YOUR INSTRUCTIONS:
Select, from the material below, each line with "this" in it.

RECORD SET:
....................

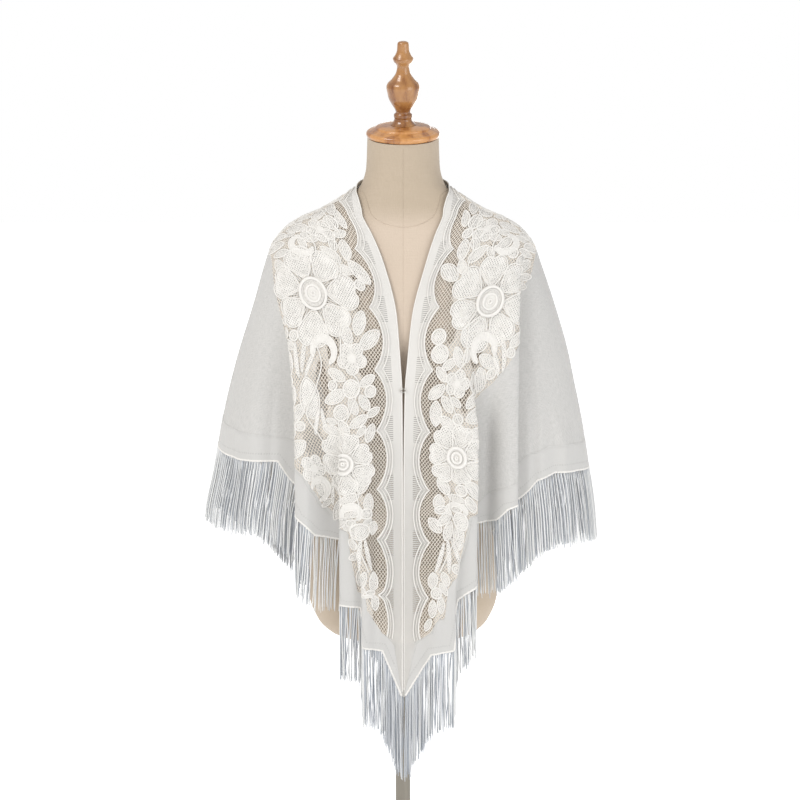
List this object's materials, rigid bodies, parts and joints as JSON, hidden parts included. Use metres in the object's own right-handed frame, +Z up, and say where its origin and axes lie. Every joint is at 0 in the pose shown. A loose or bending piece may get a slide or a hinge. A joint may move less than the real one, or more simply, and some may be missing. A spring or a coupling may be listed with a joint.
{
  "type": "lace shawl on dress form",
  "caption": "Triangular lace shawl with a fringed hem and a hook at the bust, draped on a limbless dress form with a wooden neck cap and finial, a steel pole and a round base.",
  "frame": {"origin": "centre of the round base's underside, on the floor", "axes": "+Z up, -Y towards the front of the shawl and of the form, +X to the viewer's right when the front is seen"},
  "size_m": [0.6505, 0.35, 1.5904],
  "materials": {
    "voile": "plain off-white voile, slightly sheer",
    "lace": "off-white machine lace and fringe",
    "linen": "natural linen stretched over the form",
    "wood": "clear gloss varnish",
    "steel": "brushed",
    "painted": "satin off-white paint"
  },
  "bodies": {
    "root": {"edge_band_left": "lace", "lace_border_front_left": "lace", "lace_border_back_left": "lace", "plain_field_front_left": "voile", "plain_field_side_left": "voile", "plain_field_back_left": "voile", "plain_field_low_back_left": "voile", "scallop_cord_left": "lace", "fringe_left": "lace", "flower_left_1": "lace", "flower_centre_left_1": "lace", "flower_left_2": "lace", "flower_centre_left_2": "lace", "edge_band_right": "lace", "lace_border_front_right": "lace", "lace_border_back_right": "lace", "plain_field_front_right": "voile", "plain_field_side_right": "voile", "plain_field_back_right": "voile", "plain_field_low_back_right": "voile", "scallop_cord_right": "lace", "fringe_right": "lace", "flower_right_1": "lace", "flower_centre_right_1": "lace", "flower_right_2": "lace", "flower_centre_right_2": "lace", "hook": "steel", "torso": "linen", "neck_cap": "wood", "finial": "wood", "socket_plate": "steel", "pole": "steel", "base": "painted"}
  },
  "joints": []
}
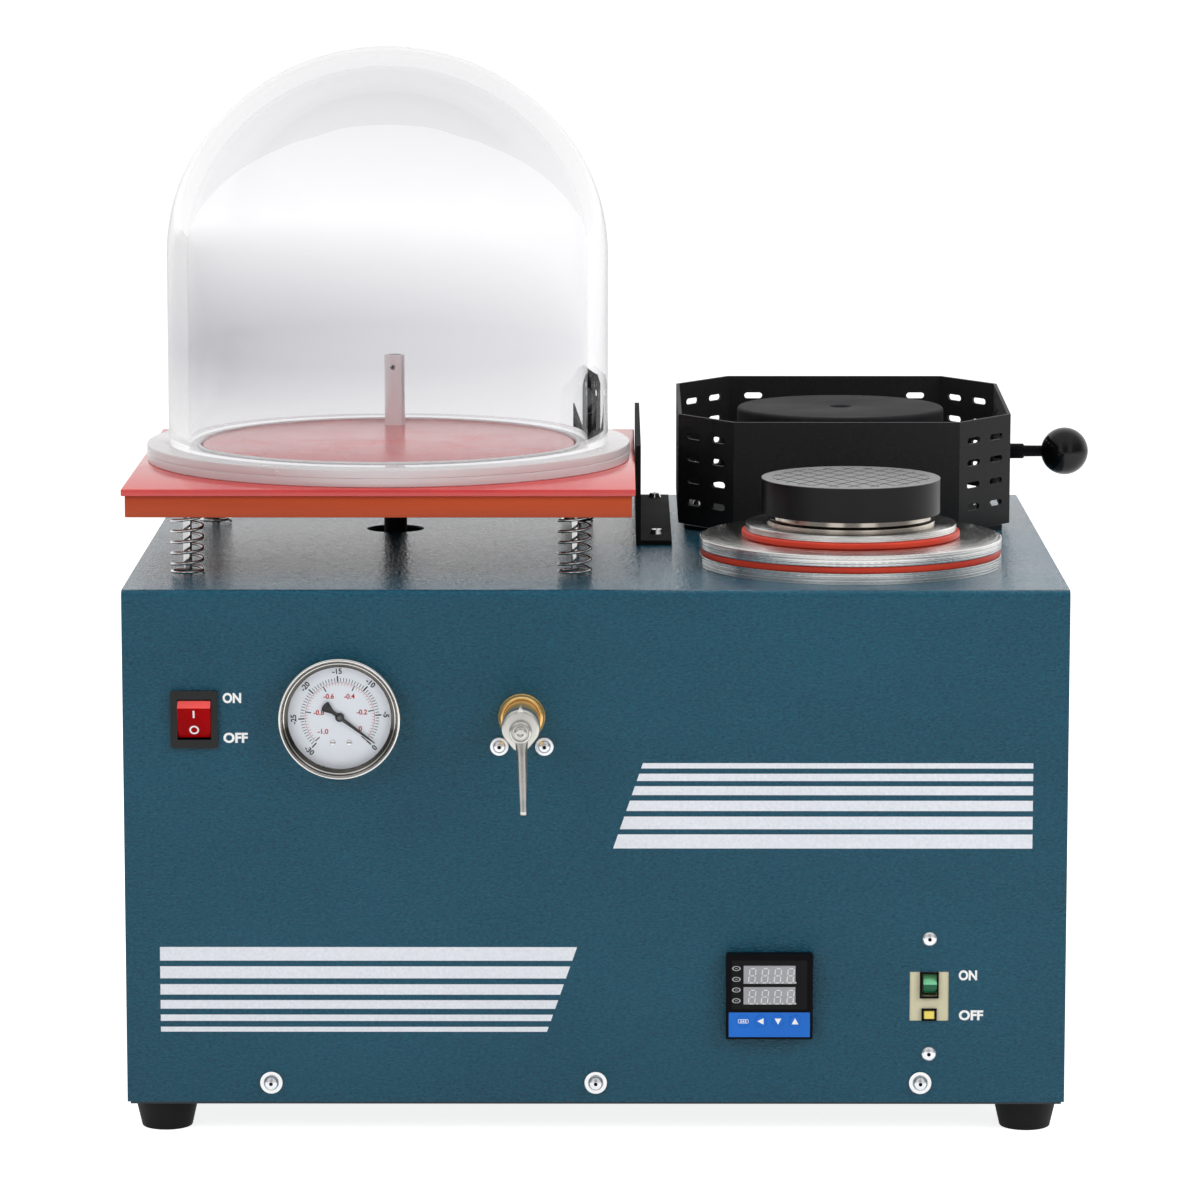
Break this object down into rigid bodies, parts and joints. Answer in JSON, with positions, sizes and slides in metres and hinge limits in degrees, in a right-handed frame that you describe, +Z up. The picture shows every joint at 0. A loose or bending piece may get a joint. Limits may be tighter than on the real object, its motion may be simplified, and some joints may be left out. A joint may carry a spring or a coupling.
{
  "type": "vacuum casting machine",
  "caption": "Bench-top vacuum casting machine: steel cabinet, sprung table with bell jar, casting chamber with lift-off plug, and guarded melting furnace.",
  "frame": {"origin": "middle of the whole outline, on the plane the feet stand on", "axes": "+Z up, the front panel faces -Y, +X to the operator's right as seen from the front"},
  "size_m": [0.5578, 0.4586, 0.5948],
  "materials": {
    "teal_paint": "teal blue textured powder coat, semi-gloss",
    "tray_paint": "dark blue-grey powder coat",
    "black_rubber": "black rubber, matt",
    "bright": "bright plated steel",
    "black_plastic": "black moulded plastic, satin gloss",
    "red_plastic": "red translucent moulded plastic",
    "steel": "turned and brushed steel",
    "dial_white": "white lacquered dial",
    "clear": "clear, polished",
    "brass": "turned brass, polished",
    "alu": "drawn aluminium, plain",
    "grey_plastic": "grey smoked window",
    "blue_film": "blue printed membrane",
    "beige_plastic": "beige moulded thermoset",
    "green_plastic": "green moulded plastic",
    "yellow_plastic": "yellow moulded plastic",
    "laminate": "orange-brown phenolic laminate, satin",
    "red_rubber": "red silicone rubber, satin",
    "dark_steel": "black baked enamel, satin",
    "ceramic": "fired ceramic fibre, stands in for ceramic",
    "graphite": "graphite grey, stands in for graphite",
    "cast_housing": "grey-blue painted casting",
    "motor_grey": "grey paint"
  },
  "bodies": {
    "cabinet": {"cabinet_shell": "teal_paint", "base_tray": "tray_paint", "rear_panel": "teal_paint", "rubber_feet": "black_rubber", "case_screws": "bright", "top_screws": "bright", "pump_switch_body": "black_plastic", "gauge_case": "steel", "gauge_dial": "dial_white", "gauge_lens": "clear", "gauge_bezel": "steel", "valve_body": "brass", "valve_nut": "brass", "valve_screws": "bright", "controller_case": "black_plastic", "controller_window": "grey_plastic", "controller_keypad": "blue_film", "breaker_body": "beige_plastic", "breaker_frames": "black_plastic", "breaker_screws": "bright", "table_springs": "bright", "table_hose": "black_rubber", "chamber_can": "steel", "chamber_gasket": "red_rubber", "furnace_base": "dark_steel", "furnace_sleeve": "dark_steel", "furnace_liner": "ceramic", "crucible": "graphite", "guard_hinges": "dark_steel", "heat_shield": "dark_steel", "pump_housing": "cast_housing", "pump_motor": "motor_grey", "vacuum_hoses": "black_rubber", "power_inlet": "black_plastic"},
    "pump_switch": {"pump_switch_rocker": "red_plastic"},
    "needle": {"gauge_needle": "black_plastic"},
    "lever": {"valve_stem": "steel", "valve_cap": "alu", "valve_lever": "alu"},
    "key_set": {"key_set": "blue_film"},
    "key_left": {"key_left": "blue_film"},
    "key_down": {"key_down": "blue_film"},
    "key_up": {"key_up": "blue_film"},
    "breaker_toggle": {"breaker_rocker": "green_plastic"},
    "test_button": {"breaker_button": "yellow_plastic"},
    "table": {"table_plate": "laminate", "table_pad": "red_rubber", "suction_pipe": "alu", "table_rods": "steel"},
    "jar": {"jar_ring": "clear", "jar_dome": "clear"},
    "adapter": {"adapter_plate": "steel", "adapter_seal": "red_rubber"},
    "plug": {"plug_plate": "steel", "plug_pad": "black_rubber"},
    "lid": {"furnace_lid": "dark_steel"},
    "guard": {"guard_shell": "dark_steel", "guard_handle": "dark_steel", "guard_ball": "black_plastic"},
    "rotor": {"motor_rotor": "steel"}
  },
  "joints": [
    {"name": "pump_switch_press", "type": "hinge", "parent": "cabinet", "child": "pump_switch", "pos_m": [-0.2375, -0.175, 0.2345], "axis": [-1, 0, 0], "range_deg": [0, 20]},
    {"name": "needle_turn", "type": "hinge", "parent": "cabinet", "child": "needle", "pos_m": [-0.1575, -0.177, 0.236], "axis": [0, -1, 0], "range_deg": [0, 265]},
    {"name": "lever_turn", "type": "hinge", "parent": "cabinet", "child": "lever", "pos_m": [-0.0576, -0.215, 0.236], "axis": [0, -1, 0], "range_deg": [-90, 90]},
    {"name": "key_set_press", "type": "slide", "parent": "cabinet", "child": "key_set", "axis": [0, 1, 0], "range_m": [0, 0.0003], "stiffness_N_per_m": 1500, "springref_m": -0.0003},
    {"name": "key_left_press", "type": "slide", "parent": "cabinet", "child": "key_left", "axis": [0, 1, 0], "range_m": [0, 0.0003], "stiffness_N_per_m": 1500, "springref_m": -0.0003},
    {"name": "key_down_press", "type": "slide", "parent": "cabinet", "child": "key_down", "axis": [0, 1, 0], "range_m": [0, 0.0003], "stiffness_N_per_m": 1500, "springref_m": -0.0003},
    {"name": "key_up_press", "type": "slide", "parent": "cabinet", "child": "key_up", "axis": [0, 1, 0], "range_m": [0, 0.0003], "stiffness_N_per_m": 1500, "springref_m": -0.0003},
    {"name": "breaker_toggle_turn", "type": "hinge", "parent": "cabinet", "child": "breaker_toggle", "pos_m": [0.1676, -0.171, 0.0853], "axis": [-1, 0, 0], "range_deg": [0, 18]},
    {"name": "test_button_press", "type": "slide", "parent": "cabinet", "child": "test_button", "axis": [0, 1, 0], "range_m": [0, 0.0015], "stiffness_N_per_m": 400, "springref_m": -0.001},
    {"name": "table_press", "type": "slide", "parent": "cabinet", "child": "table", "axis": [0, 0, 1], "range_m": [-0.006, 0], "stiffness_N_per_m": 14000, "springref_m": 0.012, "deforming": ["table_springs", "table_hose"]},
    {"name": "jar_lift", "type": "slide", "parent": "table", "child": "jar", "axis": [0, 0, 1], "range_m": [0, 0.1]},
    {"name": "adapter_lift", "type": "slide", "parent": "cabinet", "child": "adapter", "axis": [0, 0, 1], "range_m": [0, 0.1]},
    {"name": "plug_lift", "type": "slide", "parent": "adapter", "child": "plug", "axis": [0, 0, 1], "range_m": [0, 0.08]},
    {"name": "lid_lift", "type": "slide", "parent": "cabinet", "child": "lid", "axis": [0, 0, 1], "range_m": [0, 0.08]},
    {"name": "guard_tip", "type": "hinge", "parent": "cabinet", "child": "guard", "pos_m": [0.129, 0.225, 0.31668], "axis": [-1, 0, 0], "range_deg": [0, 90]},
    {"name": "motor_spin", "type": "hinge", "parent": "cabinet", "child": "rotor", "pos_m": [-0.157, 0.073, 0.095], "axis": [0, 1, 0], "continuous": true}
  ]
}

....................

EXERCISE SOLUTION:
List this object's materials, rigid bodies, parts and joints as JSON, hidden parts included. Use metres in the object's own right-handed frame, +Z up, and say where its origin and axes lie. Every joint is at 0 in the pose shown. A loose or bending piece may get a slide or a hinge. A joint may move less than the real one, or more simply, and some may be missing. A spring or a coupling may be listed with a joint.
Break this object down into rigid bodies, parts and joints. Answer in JSON, with positions, sizes and slides in metres and hinge limits in degrees, in a right-handed frame that you describe, +Z up. The picture shows every joint at 0. A loose or bending piece may get a joint. Limits may be tighter than on the real object, its motion may be simplified, and some joints may be left out. A joint may carry a spring or a coupling.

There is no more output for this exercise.